The EEIP has played a crucial role in mobilising billions of rand in non-equity-based investments across sectors.

Major global corporations such as Hewlett-Packard, Samsung, Amazon, JP Morgan, IBM, and automotive giants like Toyota, Volkswagen, Nissan and BMW have all used the EEIP to support enterprise development, youth training and innovation.

One notable example is Microsoft, which in 2024 committed R1.32 billion over a decade toward skills development, supplier incubation and research in the Fourth Industrial Revolution.

Ramaphosa cited this investment as a model for how transformation and technology-led growth could successfully align.

“These firms have leveraged the EEIP to direct investment into local development, to incubate black, youth and women-owned businesses, and to fund skills development. This has in turn assisted the government in achieving a number of policy and infrastructure goals,” he said.

Ramaphosa stressed that all EEIP initiatives must meet strict government oversight requirements, ensuring alignment with national priorities and broad-based impact.

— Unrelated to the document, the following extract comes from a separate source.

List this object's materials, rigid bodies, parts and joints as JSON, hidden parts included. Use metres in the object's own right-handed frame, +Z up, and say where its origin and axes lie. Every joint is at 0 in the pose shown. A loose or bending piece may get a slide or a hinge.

He also urged the public and private sectors to discard the false binary between growth and transformation.

“We must move away from the perception that we must choose between the two. Both are essential and mutually reinforcing.”

With South Africa seeking to expand its footprint in emerging sectors such as artificial intelligence, digital technology, advanced manufacturing and renewable energy, the president said that maintaining adaptable, but firm empowerment mechanisms, was essential to staying competitive.

“Our empowerment laws remain central to our goal of economic transformation in South Africa and are here to stay. As business and industry, as labour, and indeed as all of society, we should remain firmly behind these laws that are integral to undoing the injustices of the past,” Ramaphosa said.

Looking ahead, the president said the government would continue to refine the policy environment by reducing regulatory barriers, fostering innovation and encouraging partnerships that unlocked new growth opportunities, particularly for historically marginalised South Africans.